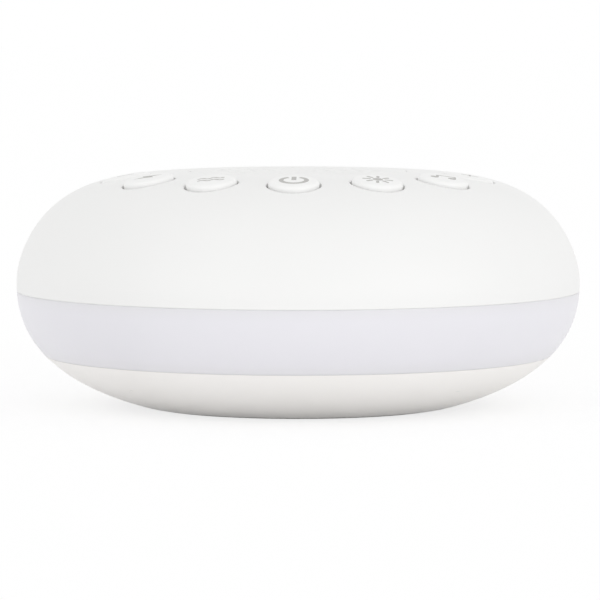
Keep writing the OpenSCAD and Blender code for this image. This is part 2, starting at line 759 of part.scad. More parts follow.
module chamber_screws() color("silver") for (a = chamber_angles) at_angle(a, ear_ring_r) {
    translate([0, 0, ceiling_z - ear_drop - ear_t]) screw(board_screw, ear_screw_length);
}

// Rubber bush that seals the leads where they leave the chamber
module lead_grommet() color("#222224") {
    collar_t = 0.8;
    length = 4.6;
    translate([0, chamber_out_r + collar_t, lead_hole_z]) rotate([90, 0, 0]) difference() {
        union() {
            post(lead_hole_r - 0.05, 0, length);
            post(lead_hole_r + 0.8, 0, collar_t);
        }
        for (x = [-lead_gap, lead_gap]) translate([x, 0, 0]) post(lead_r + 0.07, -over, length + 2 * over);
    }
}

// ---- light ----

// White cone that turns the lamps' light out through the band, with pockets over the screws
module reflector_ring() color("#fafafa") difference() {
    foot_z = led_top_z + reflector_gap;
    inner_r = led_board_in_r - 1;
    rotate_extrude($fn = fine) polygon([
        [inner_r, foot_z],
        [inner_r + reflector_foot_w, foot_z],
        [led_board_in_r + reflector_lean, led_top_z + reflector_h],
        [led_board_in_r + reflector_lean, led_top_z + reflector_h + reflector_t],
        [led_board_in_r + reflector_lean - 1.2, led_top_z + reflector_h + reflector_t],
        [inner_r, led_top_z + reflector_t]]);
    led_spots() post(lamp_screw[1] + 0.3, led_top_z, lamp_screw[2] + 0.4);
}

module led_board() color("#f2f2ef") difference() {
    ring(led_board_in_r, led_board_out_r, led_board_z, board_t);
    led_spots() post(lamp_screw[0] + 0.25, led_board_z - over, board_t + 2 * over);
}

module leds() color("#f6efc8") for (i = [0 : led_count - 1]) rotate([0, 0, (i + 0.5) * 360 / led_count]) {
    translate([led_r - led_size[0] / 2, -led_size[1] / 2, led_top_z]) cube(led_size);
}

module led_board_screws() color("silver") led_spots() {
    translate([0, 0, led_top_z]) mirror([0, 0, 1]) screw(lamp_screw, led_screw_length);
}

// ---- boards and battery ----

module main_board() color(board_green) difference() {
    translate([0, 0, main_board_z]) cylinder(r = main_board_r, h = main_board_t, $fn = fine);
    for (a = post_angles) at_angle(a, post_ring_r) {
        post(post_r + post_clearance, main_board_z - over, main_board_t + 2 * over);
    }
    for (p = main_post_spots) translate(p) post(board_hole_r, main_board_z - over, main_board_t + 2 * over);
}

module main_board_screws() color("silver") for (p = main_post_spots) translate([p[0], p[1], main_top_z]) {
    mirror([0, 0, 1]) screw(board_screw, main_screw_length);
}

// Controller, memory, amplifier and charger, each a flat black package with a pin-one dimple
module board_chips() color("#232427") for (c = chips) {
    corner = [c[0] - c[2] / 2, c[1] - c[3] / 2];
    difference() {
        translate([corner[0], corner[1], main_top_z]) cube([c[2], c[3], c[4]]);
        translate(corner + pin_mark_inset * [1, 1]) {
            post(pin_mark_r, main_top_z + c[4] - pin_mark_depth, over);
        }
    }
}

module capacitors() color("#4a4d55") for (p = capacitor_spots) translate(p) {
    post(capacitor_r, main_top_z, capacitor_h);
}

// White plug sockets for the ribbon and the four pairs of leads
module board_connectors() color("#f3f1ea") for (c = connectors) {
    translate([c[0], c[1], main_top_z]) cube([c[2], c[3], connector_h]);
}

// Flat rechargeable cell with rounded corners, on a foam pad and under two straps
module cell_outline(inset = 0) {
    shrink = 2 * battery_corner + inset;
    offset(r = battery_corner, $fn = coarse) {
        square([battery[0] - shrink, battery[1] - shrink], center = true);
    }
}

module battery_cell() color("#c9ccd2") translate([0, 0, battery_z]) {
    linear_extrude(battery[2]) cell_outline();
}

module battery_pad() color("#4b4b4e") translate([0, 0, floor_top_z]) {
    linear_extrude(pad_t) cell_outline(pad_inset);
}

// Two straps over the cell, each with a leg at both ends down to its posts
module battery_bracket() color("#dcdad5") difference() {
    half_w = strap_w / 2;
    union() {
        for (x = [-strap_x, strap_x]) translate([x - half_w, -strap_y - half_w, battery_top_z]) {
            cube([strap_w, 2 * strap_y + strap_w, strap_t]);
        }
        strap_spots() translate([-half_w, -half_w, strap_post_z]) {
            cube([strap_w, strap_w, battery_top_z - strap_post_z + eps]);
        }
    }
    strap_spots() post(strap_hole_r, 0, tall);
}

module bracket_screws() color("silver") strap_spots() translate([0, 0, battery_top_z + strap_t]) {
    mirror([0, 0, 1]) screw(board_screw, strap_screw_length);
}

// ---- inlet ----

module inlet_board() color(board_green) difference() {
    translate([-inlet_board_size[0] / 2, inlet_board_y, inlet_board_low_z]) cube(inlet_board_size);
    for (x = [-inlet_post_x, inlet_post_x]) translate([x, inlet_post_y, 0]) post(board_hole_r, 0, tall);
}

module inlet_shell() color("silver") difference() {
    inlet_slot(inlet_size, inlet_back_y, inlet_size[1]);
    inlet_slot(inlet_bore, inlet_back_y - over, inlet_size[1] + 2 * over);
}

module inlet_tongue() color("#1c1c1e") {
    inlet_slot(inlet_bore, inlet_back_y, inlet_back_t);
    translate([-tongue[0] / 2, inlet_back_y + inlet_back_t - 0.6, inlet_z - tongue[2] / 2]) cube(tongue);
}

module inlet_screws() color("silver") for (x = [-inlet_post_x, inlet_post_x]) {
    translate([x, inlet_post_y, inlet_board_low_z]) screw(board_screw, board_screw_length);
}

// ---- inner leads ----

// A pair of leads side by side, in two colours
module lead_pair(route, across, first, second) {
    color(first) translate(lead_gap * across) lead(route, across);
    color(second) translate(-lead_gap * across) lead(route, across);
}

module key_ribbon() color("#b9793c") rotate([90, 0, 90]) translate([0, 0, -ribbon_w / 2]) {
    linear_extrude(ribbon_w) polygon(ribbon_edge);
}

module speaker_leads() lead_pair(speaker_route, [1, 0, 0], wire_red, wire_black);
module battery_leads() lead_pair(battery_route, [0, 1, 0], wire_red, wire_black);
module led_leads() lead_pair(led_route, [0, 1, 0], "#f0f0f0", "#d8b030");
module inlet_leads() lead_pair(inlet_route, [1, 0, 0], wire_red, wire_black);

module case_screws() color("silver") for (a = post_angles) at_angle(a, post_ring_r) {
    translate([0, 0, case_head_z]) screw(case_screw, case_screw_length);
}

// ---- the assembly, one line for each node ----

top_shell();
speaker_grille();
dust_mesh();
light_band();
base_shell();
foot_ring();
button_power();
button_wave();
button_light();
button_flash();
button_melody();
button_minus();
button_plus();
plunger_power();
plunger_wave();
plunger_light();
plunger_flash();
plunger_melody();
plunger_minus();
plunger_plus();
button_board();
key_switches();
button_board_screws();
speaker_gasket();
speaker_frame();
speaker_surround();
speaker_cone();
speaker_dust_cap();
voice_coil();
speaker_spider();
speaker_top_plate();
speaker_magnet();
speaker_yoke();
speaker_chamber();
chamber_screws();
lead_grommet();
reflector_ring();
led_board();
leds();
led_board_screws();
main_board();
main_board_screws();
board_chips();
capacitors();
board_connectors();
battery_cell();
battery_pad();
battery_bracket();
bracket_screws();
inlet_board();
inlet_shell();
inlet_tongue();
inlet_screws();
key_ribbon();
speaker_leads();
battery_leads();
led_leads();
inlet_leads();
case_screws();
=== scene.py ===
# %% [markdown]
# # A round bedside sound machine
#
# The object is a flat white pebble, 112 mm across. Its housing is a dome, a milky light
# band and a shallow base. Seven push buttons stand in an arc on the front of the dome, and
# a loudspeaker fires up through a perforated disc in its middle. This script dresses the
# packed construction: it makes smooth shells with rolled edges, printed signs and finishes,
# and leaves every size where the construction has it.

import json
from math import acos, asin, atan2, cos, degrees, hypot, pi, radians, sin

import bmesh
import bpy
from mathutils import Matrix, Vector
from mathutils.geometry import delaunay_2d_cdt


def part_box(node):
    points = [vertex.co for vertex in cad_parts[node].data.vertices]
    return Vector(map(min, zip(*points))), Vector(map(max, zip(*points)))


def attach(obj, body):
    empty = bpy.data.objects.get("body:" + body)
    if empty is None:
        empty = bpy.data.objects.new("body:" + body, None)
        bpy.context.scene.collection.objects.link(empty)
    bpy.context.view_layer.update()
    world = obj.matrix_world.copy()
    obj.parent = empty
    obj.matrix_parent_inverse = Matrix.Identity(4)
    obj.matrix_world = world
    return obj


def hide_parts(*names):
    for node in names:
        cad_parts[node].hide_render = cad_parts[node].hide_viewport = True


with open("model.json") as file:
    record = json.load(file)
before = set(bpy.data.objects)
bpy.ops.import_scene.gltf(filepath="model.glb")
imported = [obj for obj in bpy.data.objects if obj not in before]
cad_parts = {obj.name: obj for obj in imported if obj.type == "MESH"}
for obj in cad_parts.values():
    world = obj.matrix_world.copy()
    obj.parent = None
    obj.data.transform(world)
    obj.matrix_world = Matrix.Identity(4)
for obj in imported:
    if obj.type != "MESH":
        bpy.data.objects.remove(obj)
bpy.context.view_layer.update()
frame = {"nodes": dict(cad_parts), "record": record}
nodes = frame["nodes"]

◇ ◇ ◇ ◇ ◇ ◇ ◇

WHAT NEEDS TO BE DONE |
Your task is to repeat the lines from the one containing "the assembly, one" to the one containing "if empty is", both lines included. Leave out every other line.

SOLUTION FOR THIS PROBLEM |
// ---- the assembly, one line for each node ----

top_shell();
speaker_grille();
dust_mesh();
light_band();
base_shell();
foot_ring();
button_power();
button_wave();
button_light();
button_flash();
button_melody();
button_minus();
button_plus();
plunger_power();
plunger_wave();
plunger_light();
plunger_flash();
plunger_melody();
plunger_minus();
plunger_plus();
button_board();
key_switches();
button_board_screws();
speaker_gasket();
speaker_frame();
speaker_surround();
speaker_cone();
speaker_dust_cap();
voice_coil();
speaker_spider();
speaker_top_plate();
speaker_magnet();
speaker_yoke();
speaker_chamber();
chamber_screws();
lead_grommet();
reflector_ring();
led_board();
leds();
led_board_screws();
main_board();
main_board_screws();
board_chips();
capacitors();
board_connectors();
battery_cell();
battery_pad();
battery_bracket();
bracket_screws();
inlet_board();
inlet_shell();
inlet_tongue();
inlet_screws();
key_ribbon();
speaker_leads();
battery_leads();
led_leads();
inlet_leads();
case_screws();
=== scene.py ===
# %% [markdown]
# # A round bedside sound machine
#
# The object is a flat white pebble, 112 mm across. Its housing is a dome, a milky light
# band and a shallow base. Seven push buttons stand in an arc on the front of the dome, and
# a loudspeaker fires up through a perforated disc in its middle. This script dresses the
# packed construction: it makes smooth shells with rolled edges, printed signs and finishes,
# and leaves every size where the construction has it.

import json
from math import acos, asin, atan2, cos, degrees, hypot, pi, radians, sin

import bmesh
import bpy
from mathutils import Matrix, Vector
from mathutils.geometry import delaunay_2d_cdt


def part_box(node):
    points = [vertex.co for vertex in cad_parts[node].data.vertices]
    return Vector(map(min, zip(*points))), Vector(map(max, zip(*points)))


def attach(obj, body):
    empty = bpy.data.objects.get("body:" + body)
    if empty is None:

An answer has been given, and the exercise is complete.